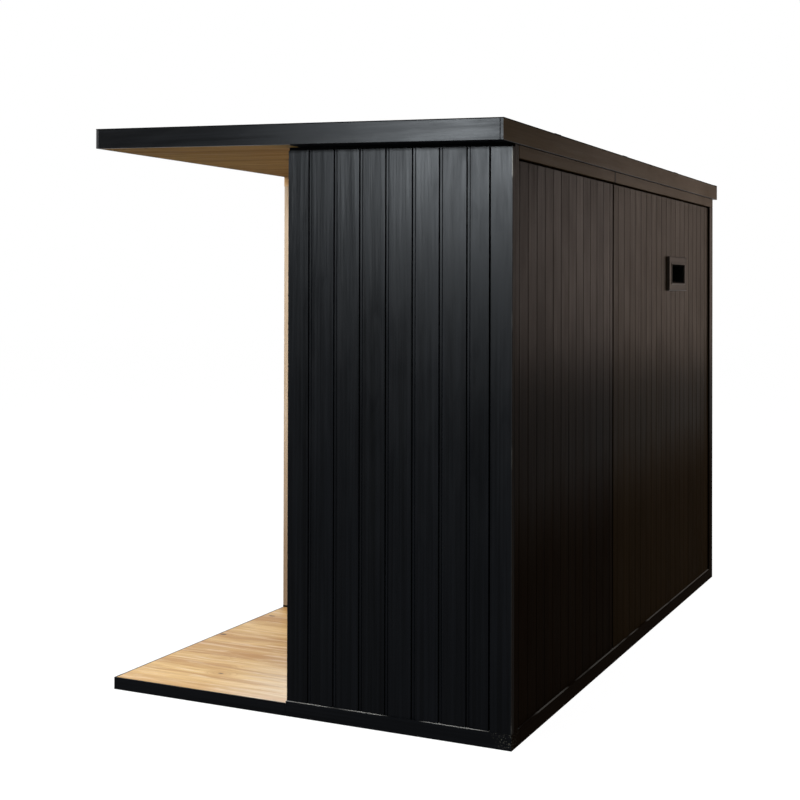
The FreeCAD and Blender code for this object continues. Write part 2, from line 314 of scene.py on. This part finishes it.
def timber(name, grain, pale, deep, roughness, gloss=0.15, shaded_foot=0.0, painted_sheen=0.0, wispy=0.2):
    """Oiled softwood with growth rings, wisps, fibre and knots, each board of its own tone."""
    knot_brown = (0.05, 0.02, 0.008, 1)
    painted_shade_brown = (0.16, 0.1, 0.055, 1)
    sunlit = (0.86, 0.78, 0.68, 1)
    bright = tuple(1 - 0.62 * (1 - level) for level in pale)
    shader = Shader(name, grain)
    near_knot, knot = knots(shader)
    rings = growth_rings(shader, near_knot)
    fibre = shader.noise(330.0, 5.0)
    wisps = shader.noise(42.0, 3.2, detail=5.0, distortion=1.1)
    blush = shader.noise(9.0, 0.9, distortion=0.5)

    color = shader.layered(
        shader.mix(shader.board_tone(), pale, shader.mix(0.6, pale, deep)),
        (shader.product(rings, 0.4), deep),
        (shader.span(blush, 0.46, 0.6, end=0.8), deep),
        (shader.span(wisps, 0.5, 0.72, end=0.25 + wispy / 2), deep),
        (shader.span(wisps, 0.5, 0.3, end=wispy), bright),
        (shader.span(fibre, 0.35, 0.75, end=0.3), deep),
        (shader.product(near_knot, 0.5), deep),
        (shader.product(knot, 0.9), knot_brown),
    )
    # Painted shade: darker towards the foot
    if shaded_foot:
        color = shader.mix(shader.fade(shader.coordinate("Z"), shade_reach, shaded_foot), color, painted_shade_brown)
    # Painted sheen: pale patches of reflection on the deck beside the wall
    if painted_sheen:
        beside_wall = shader.fade(shader.coordinate("Y"), sheen_reach, painted_sheen)
        patches = shader.span(wisps, 0.65, 0.35, start=0.5)
        color = shader.mix(shader.product(beside_wall, patches), color, sunlit)

    roughness = shader.raised(roughness, shader.span(fibre, 0.3, 0.7), 0.12)
    normal = shader.bump(rings, 0.0001, shader.bump(fibre, 0.0002))
    return shader.finish(color, roughness, {"Specular IOR Level": gloss}, normal)


def knots(shader):
    """Masks of the wood round the knots and of the knots. Six cells of ten have one."""
    cells = shader.add("TexVoronoi", {"Vector": shader.place(6.5, 3.6), "Scale": 1.0})
    chance = shader.add("SeparateColor", {0: cells.outputs["Color"]}).outputs[0]
    chosen = shader.math("LESS_THAN", chance, 0.6)
    near_knot = shader.span(cells.outputs["Distance"], 0.35, 0.05)
    knot = shader.span(cells.outputs["Distance"], 0.08, 0.05)
    return shader.product(near_knot, chosen), shader.product(knot, chosen)


def growth_rings(shader, near_knot):
    """A number that climbs to 1 at each ring. The rings bend round the knots."""
    figure = shader.noise(7.0, 0.32, detail=2.0, distortion=0.25)
    path = shader.raised(shader.product(near_knot, 2.2), figure, 15.0)
    return shader.math("POWER", shader.math("FRACT", path), 2.2)


def wall_panel(name, axis, inward):
    """A wall's core: pale lining boards where it faces the room, near-black elsewhere as painted shade, which
    shows in the gaps behind the outer boards.
    """
    painted_shade_black = (0.002, 0.002, 0.002, 1)
    pale = (0.62, 0.42, 0.21, 1)
    deep = (0.45, 0.27, 0.11, 1)
    joint_shadow = (0.06, 0.035, 0.015, 1)
    half_joint = 0.0035
    shader = Shader(name)
    grain = shader.noise(160.0, 2.5)
    run = shader.coordinate("Y" if axis == "X" else "X")
    from_joint = shader.math("PINGPONG", run, lining_board / 2)
    joint = shader.product(shader.span(from_joint, half_joint, 0.0), 0.75)
    wood = shader.mix(joint, shader.mix(shader.span(grain, 0.3, 0.75), pale, deep), joint_shadow)
    lined = shader.span(shader.product(shader.facing(axis), inward), 0.3, 0.6)
    # Painted shade: near-black wherever the core doesn't face the room
    color = shader.mix(lined, painted_shade_black, wood)
    roughness = shader.span(grain, 0.2, 0.8, start=0.5, end=0.7)
    return shader.finish(color, roughness, {"Specular IOR Level": 0.0}, shader.bump(grain, 0.0003))


def roof_felt():
    """Mineral felt: dark, matt and grainy, with faint water marks and darker edges."""
    dark_grit = (0.018, 0.019, 0.021, 1)
    light_grit = (0.06, 0.062, 0.066, 1)
    water_mark = (0.07, 0.068, 0.064, 1)
    edge_black = (0.003, 0.003, 0.003, 1)
    shader = Shader("roof_felt")
    grit = shader.noise(900.0, detail=2.0)
    marks = shader.noise(3.0, detail=5.0)
    color = shader.layered(
        shader.mix(shader.span(grit, 0.35, 0.7), dark_grit, light_grit),
        (shader.span(marks, 0.5, 0.8, end=0.35), water_mark),
        (shader.span(shader.facing("Z"), 0.5, 0.3), edge_black),
    )
    roughness = shader.span(marks, 0.3, 0.7, start=0.8, end=0.92)
    return shader.finish(color, roughness, {"Specular IOR Level": 0.0}, shader.bump(grit, 0.0006))


def powder_coat():
    """Black powder coat with its fine orange peel."""
    shader = Shader("powder_coat")
    peel = shader.noise(700.0, detail=2.0)
    dust = shader.noise(40.0)
    color = shader.mix(shader.span(dust, 0.4, 0.8), (0.006, 0.006, 0.006, 1), (0.014, 0.013, 0.012, 1))
    roughness = shader.span(dust, 0.3, 0.7, start=0.5, end=0.6)
    return shader.finish(color, roughness, {"Specular IOR Level": 0.0}, shader.bump(peel, 0.00012))


def brushed_steel():
    """Steel with fine brush lines up and down."""
    shader = Shader("brushed_steel")
    lines = shader.noise(2500.0, 30.0, detail=2.0)
    color = shader.mix(lines, (0.42, 0.42, 0.43, 1), (0.6, 0.6, 0.61, 1))
    roughness = shader.span(lines, 0.3, 0.7, start=0.28, end=0.42)
    return shader.finish(color, roughness, {"Metallic": 1.0}, shader.bump(lines, 0.00005))


def tinted_glass():
    """Bronze safety glass, faintly smeared and rippled."""
    shader = Shader("tinted_glass")
    smear = shader.noise(6.0, 2.0, detail=3.0)
    ripple = shader.noise(5.0, 3.0, detail=1.0)
    color = shader.mix(smear, (0.34, 0.28, 0.23, 1), (0.38, 0.31, 0.26, 1))
    roughness = shader.span(smear, 0.4, 0.9, start=0.015, end=0.05)
    levels = {"Transmission Weight": 1.0, "IOR": 1.46}
    return shader.finish(color, roughness, levels, shader.bump(ripple, 0.0004))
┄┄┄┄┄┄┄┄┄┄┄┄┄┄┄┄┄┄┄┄
• **TASK TO COMPLETE**:
Write out, unaltered, the lines from the opening of the listing through the line that includes "blush = shader.noise(9.0, 0.9, distortion=0.5)".

• **PROBLEM SOLUTION**:
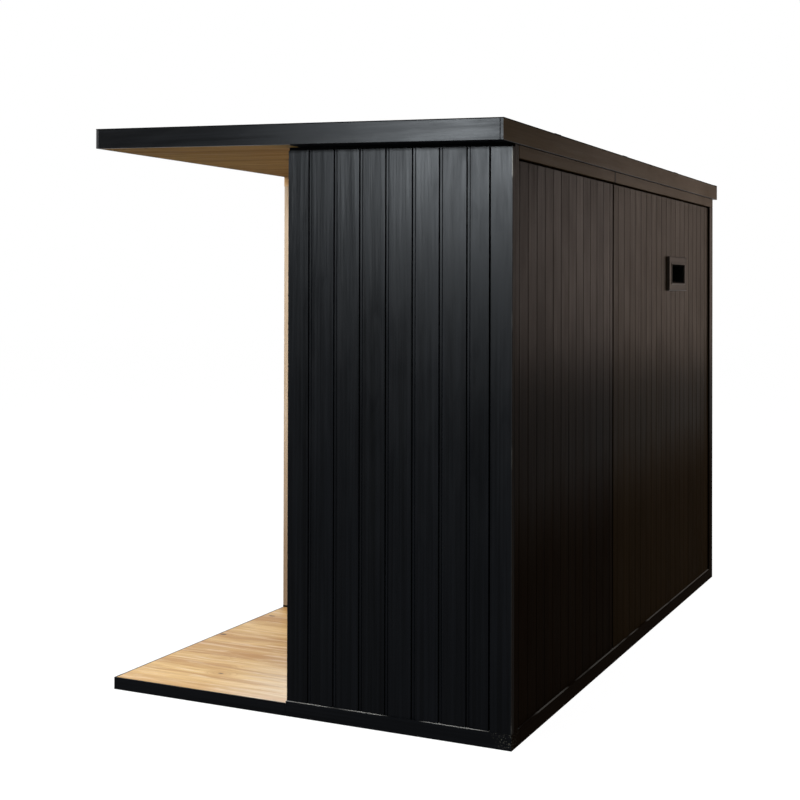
The FreeCAD and Blender code for this object continues. Write part 2, from line 314 of scene.py on. This part finishes it.
def timber(name, grain, pale, deep, roughness, gloss=0.15, shaded_foot=0.0, painted_sheen=0.0, wispy=0.2):
    """Oiled softwood with growth rings, wisps, fibre and knots, each board of its own tone."""
    knot_brown = (0.05, 0.02, 0.008, 1)
    painted_shade_brown = (0.16, 0.1, 0.055, 1)
    sunlit = (0.86, 0.78, 0.68, 1)
    bright = tuple(1 - 0.62 * (1 - level) for level in pale)
    shader = Shader(name, grain)
    near_knot, knot = knots(shader)
    rings = growth_rings(shader, near_knot)
    fibre = shader.noise(330.0, 5.0)
    wisps = shader.noise(42.0, 3.2, detail=5.0, distortion=1.1)
    blush = shader.noise(9.0, 0.9, distortion=0.5)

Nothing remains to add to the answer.